Re: FW: [PATCH 15/31] nds32: System calls handling

From: Vincent Chen
Date: Tue Nov 21 2017 - 22:13:55 EST


2017-11-13 19:42 GMT+08:00 Arnd Bergmann <arnd@xxxxxxxx>:
> On Mon, Nov 13, 2017 at 3:51 AM, Vincent Chen <deanbo422@xxxxxxxxx> wrote:
>>>>On Wed, Nov 8, 2017 at 6:55 AM, Greentime Hu <green.hu@xxxxxxxxx> wrote:
>>>> From: Greentime Hu <greentime@xxxxxxxxxxxxx>
>
>>
>>>> +#define __ARCH_WANT_SYS_CLONE
>>>
>>>This seems ok, though it would be nice to have the reverse logic and have architectures opt-out of the generic version when they need to provide their own, rather than having most architectures set it.
>>>
>>
>> Thanks
>> I will provide nds32 SYSCALL_DEFINE_5(clone) in the next version patch.
>
> That's not what I meant, my suggestion is to create a new patch to remove the
> __ARCH_WANT_SYS_CLONE symbol from all architectures, and instead use
> something like __ARCH_HAVE_SYS_CLONE on architectures that do *not*
> want the generic implementation.
>
> nds32 clearly wants the generic implementation here, it just shouldn't have to
> select that symbol to get it.
>
>>>> +/*
>>>> + * Special system call wrappers
>>>> + *
>>>> + * $r0 = syscall number
>>>> + * $r8 = syscall table
>>>> + */
>>>> + .type sys_syscall, #function
>>>> +ENTRY(sys_syscall)
>>>> + addi $p1, $r0, #-__NR_syscalls
>>>> + bgtz $p1, 3f
>>>> + move $p1, $r0
>>>> + move $r0, $r1
>>>> + move $r1, $r2
>>>> + move $r2, $r3
>>>> + move $r3, $r4
>>>> + move $r4, $r5
>>>> +! add for syscall 6 args
>>>> + lwi $r5, [$sp + #SP_OFFSET ]
>>>> + lwi $r5, [$r5]
>>>> +! ~add for syscall 6 args
>>>> +
>>>> + lw $p1, [tbl+$p1<<2]
>>>> .+ jr $p1
>>>> +3: b sys_ni_syscall
>>>> +ENDPROC(sys_syscall)
>>>
>>>Can you explain what this is used for?
>>>
>>
>> This is used to handle syscall(int number, ....).
>> Unlike other architectures, the system number shall be determined in
>> compile time when issuing system call in nds32.
>> Therefore, we only can parse the content of syscall(int number, ....)
>> and distribute it to destination handler in kernel space
>> (Other architecture can handle it in user space by glibc's syscall wrapper)
>
> Hmm, I think other architectures that run into this problem use self-modifying
> code for syscall(), but that is also ugly as it requires having a page that
> is both writable and executable.
>
> I think your approach can be tricky for things like seccomp().
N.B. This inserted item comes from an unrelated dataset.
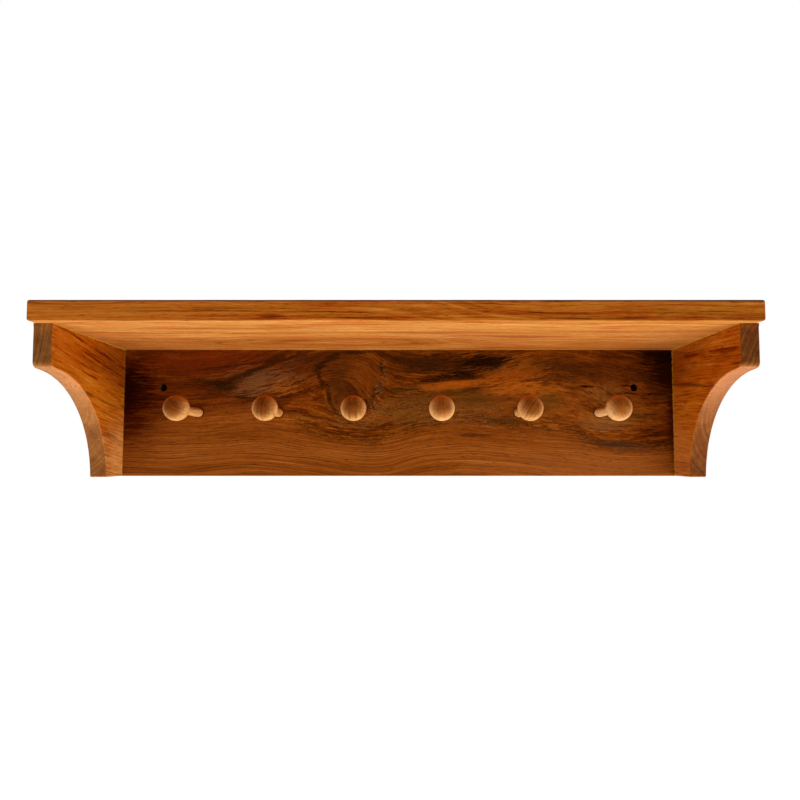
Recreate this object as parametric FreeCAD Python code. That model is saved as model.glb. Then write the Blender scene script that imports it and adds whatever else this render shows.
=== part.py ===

It's possible
> that you get all of it right, but if you can come up with a different solution,
> that might be better.
>
> How much would it cost to simply always pass the syscall number
> in a register, and not use the immediate argument at all?
>

After re-evaluating the performance, we decide to use a particular
register to transfer syscall number
instead of immediate argument. So, above sys_syscall will be removed
in the next version patch

Thanks


>>>> --- /dev/null
>>>> +++ b/arch/nds32/kernel/sys_nds32.c
>>>> +
>>>> +long sys_mmap2(unsigned long addr, unsigned long len,
>>>> + unsigned long prot, unsigned long flags,
>>>> + unsigned long fd, unsigned long pgoff) {
>>>> + if (pgoff & (~PAGE_MASK >> 12))
>>>> + return -EINVAL;
>>>> +
>>>> + return sys_mmap_pgoff(addr, len, prot, flags, fd,
>>>> + pgoff >> (PAGE_SHIFT - 12)); }
>>>> +
>>>> +asmlinkage long sys_fadvise64_64_wrapper(int fd, int advice, loff_t offset,
>>>> + loff_t len) {
>>>> + return sys_fadvise64_64(fd, offset, len, advice); }
>>>
>>>You should always use SYSCALL_DEFINE*() macros to define entry points for your own syscalls in C code for consistency. I also wonder if we should just move those two into common code, a lot of architectures need the first one in particular.
>>>
>>
>> The sys_fadvise64_64_wrapper is used to reorder the input parameter.
>>
>> In order to solve register alignment problem, we adjust the input
>> parameter order of fadvise64_64 while issuing this syscall.
>> Therefore, we need this wrapper to reorder the input parameter to fit
>> sys_fadvise64_64's API in kernel.
>
> I understand what it's used for, it's just that I would recommend writing it
> differently, as
>
> SYSCALL_DEFINE4(fadvise64_64_wrapper, int, fd, int, advice, loff_t,
> offset, loff_t, len)
> {
> return sys_fadvise64_64(fd, offset, len, advice);
> }
>
> Arnd